国際紛争と心理学
大規模なトラブルに対して、心理学の可能性

ラグナロク 国際紛争と心理学
love 北のワークショップからlove
■ 社会的な葛藤。その規模が、どんどん大きくなった最たるものは「戦争」です。
国際平和活動に、全力を傾けた心理学者の事を書きながら、国際紛争の場に
おいて 心理学が、どの様な役割が果たせるかを考えたいと思います。
臨床心理学者として活躍したC・ロジャーズという人物は、後年に個室での臨床
活動を離れて「ベーシック・ エンカウンターグループ」という活動をはじめました。

ベーシック・エンカウンター・グループ
エンカウンターとは「出会い」を意味します。10人前後の参加者の集団を作って
ファシリテーター(促進者)と呼ばれる心理学者が1人つき、側面からプロセスの
支援を行います。
この集団活動はプログラムもテーマも設けず、全て参加者の自発性と主体性に
よって進行
します。
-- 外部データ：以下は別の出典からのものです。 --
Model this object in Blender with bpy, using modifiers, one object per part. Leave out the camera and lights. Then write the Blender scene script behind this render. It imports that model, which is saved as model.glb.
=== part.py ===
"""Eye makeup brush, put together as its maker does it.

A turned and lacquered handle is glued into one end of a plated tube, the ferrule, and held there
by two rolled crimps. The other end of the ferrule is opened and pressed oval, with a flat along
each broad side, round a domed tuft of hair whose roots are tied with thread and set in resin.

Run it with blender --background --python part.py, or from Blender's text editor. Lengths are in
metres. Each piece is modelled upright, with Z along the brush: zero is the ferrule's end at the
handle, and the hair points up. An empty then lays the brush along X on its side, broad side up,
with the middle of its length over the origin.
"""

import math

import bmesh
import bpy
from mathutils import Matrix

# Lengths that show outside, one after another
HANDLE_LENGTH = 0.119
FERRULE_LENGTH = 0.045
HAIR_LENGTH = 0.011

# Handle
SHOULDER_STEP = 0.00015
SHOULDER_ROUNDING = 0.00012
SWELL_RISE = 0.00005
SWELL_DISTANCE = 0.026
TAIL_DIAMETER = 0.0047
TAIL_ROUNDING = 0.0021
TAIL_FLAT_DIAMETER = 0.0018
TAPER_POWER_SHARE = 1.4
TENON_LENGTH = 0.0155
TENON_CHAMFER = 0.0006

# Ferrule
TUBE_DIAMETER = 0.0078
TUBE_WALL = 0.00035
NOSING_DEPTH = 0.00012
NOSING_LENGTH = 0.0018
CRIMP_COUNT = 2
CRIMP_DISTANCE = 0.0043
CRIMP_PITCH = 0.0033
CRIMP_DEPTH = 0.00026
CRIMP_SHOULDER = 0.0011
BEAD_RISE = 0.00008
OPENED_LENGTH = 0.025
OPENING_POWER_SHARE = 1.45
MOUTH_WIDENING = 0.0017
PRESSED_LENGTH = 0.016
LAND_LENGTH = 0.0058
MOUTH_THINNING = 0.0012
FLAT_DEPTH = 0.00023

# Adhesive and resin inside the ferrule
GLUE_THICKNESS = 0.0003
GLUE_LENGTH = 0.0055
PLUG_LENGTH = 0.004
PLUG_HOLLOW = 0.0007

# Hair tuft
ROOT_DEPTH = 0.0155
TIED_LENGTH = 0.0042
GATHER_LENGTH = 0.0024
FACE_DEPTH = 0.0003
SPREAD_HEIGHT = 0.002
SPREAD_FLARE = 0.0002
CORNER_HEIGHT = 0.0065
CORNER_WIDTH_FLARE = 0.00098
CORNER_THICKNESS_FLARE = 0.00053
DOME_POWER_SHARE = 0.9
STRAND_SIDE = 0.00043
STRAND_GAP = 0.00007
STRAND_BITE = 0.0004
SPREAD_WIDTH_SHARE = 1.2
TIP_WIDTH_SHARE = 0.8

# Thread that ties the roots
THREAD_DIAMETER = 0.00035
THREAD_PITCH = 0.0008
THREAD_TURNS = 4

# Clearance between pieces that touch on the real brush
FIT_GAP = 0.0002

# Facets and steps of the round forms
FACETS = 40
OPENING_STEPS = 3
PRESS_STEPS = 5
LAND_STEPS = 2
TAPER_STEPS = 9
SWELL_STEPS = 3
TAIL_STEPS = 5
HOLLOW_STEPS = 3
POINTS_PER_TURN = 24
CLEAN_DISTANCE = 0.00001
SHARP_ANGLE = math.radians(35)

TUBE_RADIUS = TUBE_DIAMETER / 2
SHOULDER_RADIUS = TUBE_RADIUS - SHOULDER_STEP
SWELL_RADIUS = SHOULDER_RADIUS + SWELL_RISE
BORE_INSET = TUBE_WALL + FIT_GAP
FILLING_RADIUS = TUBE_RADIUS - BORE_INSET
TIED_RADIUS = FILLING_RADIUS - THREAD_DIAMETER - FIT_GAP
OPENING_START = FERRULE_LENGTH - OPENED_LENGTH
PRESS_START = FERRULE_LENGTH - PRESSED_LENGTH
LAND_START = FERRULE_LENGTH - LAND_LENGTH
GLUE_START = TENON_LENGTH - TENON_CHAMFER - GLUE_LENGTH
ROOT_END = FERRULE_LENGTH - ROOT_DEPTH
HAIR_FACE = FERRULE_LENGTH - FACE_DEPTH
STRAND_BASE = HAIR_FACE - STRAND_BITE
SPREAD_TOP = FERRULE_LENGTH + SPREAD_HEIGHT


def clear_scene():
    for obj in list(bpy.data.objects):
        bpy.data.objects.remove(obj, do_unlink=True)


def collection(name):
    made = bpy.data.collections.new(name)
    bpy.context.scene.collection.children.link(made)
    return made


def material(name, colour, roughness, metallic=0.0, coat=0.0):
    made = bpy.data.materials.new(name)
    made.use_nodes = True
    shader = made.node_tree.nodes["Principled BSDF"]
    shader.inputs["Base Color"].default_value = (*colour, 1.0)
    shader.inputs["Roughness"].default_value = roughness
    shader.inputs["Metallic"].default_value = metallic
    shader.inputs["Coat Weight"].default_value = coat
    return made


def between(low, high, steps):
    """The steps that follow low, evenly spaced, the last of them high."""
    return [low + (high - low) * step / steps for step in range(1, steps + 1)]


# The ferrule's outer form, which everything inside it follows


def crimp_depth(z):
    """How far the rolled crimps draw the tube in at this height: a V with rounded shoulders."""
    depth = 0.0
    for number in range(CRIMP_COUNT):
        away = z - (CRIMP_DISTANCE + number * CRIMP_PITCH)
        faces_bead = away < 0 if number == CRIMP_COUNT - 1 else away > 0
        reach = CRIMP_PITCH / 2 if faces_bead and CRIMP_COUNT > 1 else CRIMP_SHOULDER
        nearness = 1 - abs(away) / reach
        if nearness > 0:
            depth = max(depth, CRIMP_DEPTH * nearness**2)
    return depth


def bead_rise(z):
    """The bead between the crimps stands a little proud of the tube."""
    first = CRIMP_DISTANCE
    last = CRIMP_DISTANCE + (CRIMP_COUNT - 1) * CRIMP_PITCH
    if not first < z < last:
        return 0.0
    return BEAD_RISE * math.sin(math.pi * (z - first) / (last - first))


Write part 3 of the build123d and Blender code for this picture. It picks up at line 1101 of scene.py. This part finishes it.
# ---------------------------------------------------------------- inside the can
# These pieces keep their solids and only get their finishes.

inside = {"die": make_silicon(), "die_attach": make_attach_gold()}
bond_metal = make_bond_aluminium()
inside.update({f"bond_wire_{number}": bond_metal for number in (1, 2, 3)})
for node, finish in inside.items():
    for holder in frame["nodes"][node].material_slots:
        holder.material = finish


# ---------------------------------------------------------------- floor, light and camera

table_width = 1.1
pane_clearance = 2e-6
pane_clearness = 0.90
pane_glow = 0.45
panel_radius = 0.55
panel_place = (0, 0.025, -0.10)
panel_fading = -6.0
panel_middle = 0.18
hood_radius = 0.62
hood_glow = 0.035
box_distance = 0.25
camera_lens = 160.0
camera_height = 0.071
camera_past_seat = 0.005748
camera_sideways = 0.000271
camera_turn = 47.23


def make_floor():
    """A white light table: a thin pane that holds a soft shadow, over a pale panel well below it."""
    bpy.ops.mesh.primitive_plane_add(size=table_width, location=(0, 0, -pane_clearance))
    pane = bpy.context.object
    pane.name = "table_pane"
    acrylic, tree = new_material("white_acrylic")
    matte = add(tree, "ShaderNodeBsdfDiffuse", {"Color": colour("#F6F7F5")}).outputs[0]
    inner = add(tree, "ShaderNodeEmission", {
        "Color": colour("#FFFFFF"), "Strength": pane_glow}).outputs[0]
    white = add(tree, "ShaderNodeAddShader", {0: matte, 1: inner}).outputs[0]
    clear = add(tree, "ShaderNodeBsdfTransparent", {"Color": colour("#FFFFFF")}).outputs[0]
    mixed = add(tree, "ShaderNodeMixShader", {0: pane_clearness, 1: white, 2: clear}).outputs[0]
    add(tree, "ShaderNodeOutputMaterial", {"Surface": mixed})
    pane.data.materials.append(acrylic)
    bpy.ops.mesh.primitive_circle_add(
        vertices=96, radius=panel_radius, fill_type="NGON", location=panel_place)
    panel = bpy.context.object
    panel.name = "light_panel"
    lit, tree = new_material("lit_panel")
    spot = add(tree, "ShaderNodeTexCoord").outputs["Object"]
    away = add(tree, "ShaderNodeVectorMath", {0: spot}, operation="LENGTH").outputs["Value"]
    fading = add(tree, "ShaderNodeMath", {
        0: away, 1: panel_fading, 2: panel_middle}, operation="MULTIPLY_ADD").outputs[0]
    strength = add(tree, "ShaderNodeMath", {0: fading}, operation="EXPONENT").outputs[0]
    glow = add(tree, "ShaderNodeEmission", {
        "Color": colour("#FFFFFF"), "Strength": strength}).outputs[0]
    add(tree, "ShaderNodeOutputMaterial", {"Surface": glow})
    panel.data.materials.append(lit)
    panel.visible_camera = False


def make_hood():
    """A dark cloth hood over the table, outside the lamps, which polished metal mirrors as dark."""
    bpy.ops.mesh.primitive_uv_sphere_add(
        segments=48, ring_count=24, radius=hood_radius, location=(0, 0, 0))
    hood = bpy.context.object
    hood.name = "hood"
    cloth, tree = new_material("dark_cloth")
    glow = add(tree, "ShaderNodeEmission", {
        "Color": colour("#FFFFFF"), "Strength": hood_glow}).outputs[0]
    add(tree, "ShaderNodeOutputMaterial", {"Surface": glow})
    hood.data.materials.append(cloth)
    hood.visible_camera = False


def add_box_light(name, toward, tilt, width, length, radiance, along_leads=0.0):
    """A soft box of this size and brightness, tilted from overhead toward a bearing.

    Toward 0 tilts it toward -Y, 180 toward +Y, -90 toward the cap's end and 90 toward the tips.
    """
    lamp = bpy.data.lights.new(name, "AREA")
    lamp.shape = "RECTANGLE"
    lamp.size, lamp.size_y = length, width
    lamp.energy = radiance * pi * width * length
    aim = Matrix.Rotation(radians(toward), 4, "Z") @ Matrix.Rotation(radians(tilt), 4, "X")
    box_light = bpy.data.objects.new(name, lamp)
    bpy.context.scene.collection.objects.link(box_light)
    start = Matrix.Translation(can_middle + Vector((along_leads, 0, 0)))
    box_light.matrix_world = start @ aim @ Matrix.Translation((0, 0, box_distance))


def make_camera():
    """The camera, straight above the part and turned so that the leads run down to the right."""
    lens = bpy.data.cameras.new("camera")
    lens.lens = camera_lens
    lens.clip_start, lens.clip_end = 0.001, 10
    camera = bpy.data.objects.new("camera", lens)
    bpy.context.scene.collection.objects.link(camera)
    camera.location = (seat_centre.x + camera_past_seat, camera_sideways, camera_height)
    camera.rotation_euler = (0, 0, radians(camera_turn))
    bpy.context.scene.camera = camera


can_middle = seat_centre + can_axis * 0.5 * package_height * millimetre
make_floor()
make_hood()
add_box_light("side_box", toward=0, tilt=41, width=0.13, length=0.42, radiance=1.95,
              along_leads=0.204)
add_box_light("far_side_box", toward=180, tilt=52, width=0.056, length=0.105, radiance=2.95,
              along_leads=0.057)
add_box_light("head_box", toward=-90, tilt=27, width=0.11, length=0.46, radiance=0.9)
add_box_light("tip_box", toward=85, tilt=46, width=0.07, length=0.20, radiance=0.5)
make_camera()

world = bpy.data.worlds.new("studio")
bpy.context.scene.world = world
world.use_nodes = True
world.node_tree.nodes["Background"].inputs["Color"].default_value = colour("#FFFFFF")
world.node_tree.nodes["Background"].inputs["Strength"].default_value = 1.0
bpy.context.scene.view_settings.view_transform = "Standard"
一定の目的と役割を持つ従来の「集団目的」ではない為に、
「何をしたらいいのだろう」と戸惑うでしょう。けれど、役割や目的がないからこそ
しがらみも無く通常の人間関係よりも率直に、直接的に会話する事が可能です。
ファシリテーターは、その関わりを通じて参加者が日常では得がたい発見をする
様に支援します。

■エンカウンターグループを発展させると、数十人・数百人の参加する「パーソン
センタード・ ワークショップ」と呼ぶ様になります。ロジャーズは、世界各国でこの
ワークショップの場を設け、 国際紛争の解決へと寄与しました。

■1973年。北アイルランドはプロテスタント教徒とカトリック教徒の数年にわたる
激しい争いが続いていました。そこで、両派の教徒9人から成る、エンカウンター
グループをロージャーズは設置します。憎悪と不信が渦巻いているグループが
お互いの率直な気持ちを オープンに語れる様にしたのです。
そうして「教徒としてではなく一個人として」語る事で 、お互いへの理解が深まり
16時間ほどで根強い憎悪が和らいでいきました。

■さらに、参加者たちはその後も自発的に集い、語り合い続けました。対立して
いた2つの宗教派閥が、近年では率先して討論会を行い数千人という大規模な
ワークショップも開かれました。

まとめ「心理学の可能性」
この様に、心理学の試みが現実に力を発揮されるのは、まだ遥か遠い先の事
でしょう。 けれど、小さな面会室で臨床心理学の実験が行われてから1世紀で
国際紛争の解決を試みるほどに大きく発展した訳です。この心理学の可能性に
希望を抱いて、今後も学んで行きたいと思います。